Many people, including the elderly, caregivers and home care agencies, are wondering how the Dept. of Labor’s proposed changes to the companionship and live-in worker regulations will affect the in-home care industry.
In 1974, these regulations originally created a limited exemption from both minimum wage and overtime pay requirements to domestic service workers (i.e. casual babysitters, home companions, maids/home help). Although the regulations have gone unchanged, the in-home care industry has changed dramatically and grown substantially. Yet, the earnings of in-home care employees remain among the lowest in the service industry—the caregivers that are now employed by in-home care agencies are not the same as what Congress envisioned when it enacted the exemption but nevertheless, agencies continue to take advantage of these exemptions. Here are the proposed changes to the regulations (as stated on the Dept. of Labor website):
– To more clearly define the tasks that may be performed by an exempt companion
– To limit the companionship exemption to companions employed only by the family or household using the services. Third party employers, such as in-home care staffing agencies, could not claim the exemption, even if the employee is jointly employed by the third party and the family or household.

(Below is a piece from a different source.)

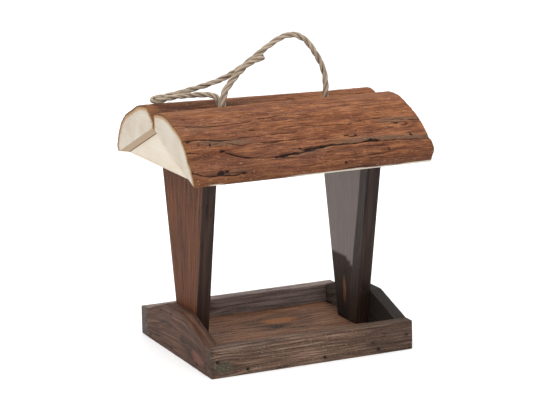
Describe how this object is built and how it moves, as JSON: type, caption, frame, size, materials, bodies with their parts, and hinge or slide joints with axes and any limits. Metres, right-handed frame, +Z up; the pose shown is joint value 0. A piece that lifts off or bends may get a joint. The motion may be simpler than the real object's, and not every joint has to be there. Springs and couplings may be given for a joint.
{
  "type": "bird table",
  "caption": "Rustic wooden bird table with a nailed tray, tapered end posts, a roof of bark slabs and a rope to hang it by.",
  "frame": {"origin": "middle of the tray's underside, on the surface that it stands on", "axes": "+X along the tray and the roof's ridge, -Y towards the front slab, +Z up"},
  "size_m": [0.265, 0.2224, 0.329],
  "materials": {
    "tray_wood": "weathered dark brown stain, matt",
    "post_wood": "dark reddish brown stain, satin",
    "wedge_wood": "pale sawn softwood, matt",
    "bark_slab": "reddish brown bark with pale sawn ends",
    "nail_steel": "dull wire nails",
    "jute": "rough twisted natural fibre"
  },
  "bodies": {
    "root": {"front_rail": "tray_wood", "back_rail": "tray_wood", "left_end_board": "tray_wood", "right_end_board": "tray_wood", "floor_board": "tray_wood", "left_post": "post_wood", "right_post": "post_wood", "left_gable_wedge": "wedge_wood", "right_gable_wedge": "wedge_wood", "front_roof_slab": "bark_slab", "back_roof_slab": "bark_slab", "front_rail_nails": "nail_steel", "back_rail_nails": "nail_steel", "left_end_board_nails": "nail_steel", "right_end_board_nails": "nail_steel", "left_post_nail": "nail_steel", "right_post_nail": "nail_steel", "post_foot_nails": "nail_steel", "wedge_nails": "nail_steel", "front_slab_nails": "nail_steel", "back_slab_nails": "nail_steel", "rope_handle": "jute", "rope_tail": "jute", "left_rope_knot": "jute", "right_rope_knot": "jute"}
  },
  "joints": []
}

This change in the ruling simply closes an “exemption” on a federal level which was never intended for the home care industry. It’s a positive ruling in the sense it provides for the fair treatment of all overtime worked and paid as a new standard in our industry. It truly legitimizes our industry to insure business practices are standardized across the board for caregivers and all employees who earn hourly compensation. The increasing demand for non-medical care services is being fueled by many demographic, societal, economic and cultural factors and this change in the DOL ruling was expected to occur eventually. It is unfortunate that many of the companies in our industry have chosen to operate using this exemption as a standard practice for many years, but now cry foul as if an entitlement has been taken away.
One belief among those in the home care industry is that this ruling will raise healthcare costs while lowering the quality of care received. For those companies in our industry who do not closely manage caregivers and hours worked, this will create a major challenge to their continued margins and will likely affect their cost structure leading to a potential decline in the quality of care. However, for those who have maintained fair practices of paying overtime from the start, the quality of care should not be affected at all. Pricing for services may be adjusted upward for live-in clients who choose this level of care only, but this is also not a large contingent of clientele. There are service and care options which clients can freely choose that enable care to be maintained without sacrificing quality.
The lobbying and protesting of this ruling of many prominent home care agencies only serves to keep our industry in a small, exemption-driven position when it is truly one of the fastest-growing segments of healthcare, and, serves to divide providing companies in our industry instead of uniting all companies under the proper employment practices to value our caregivers as they deserve.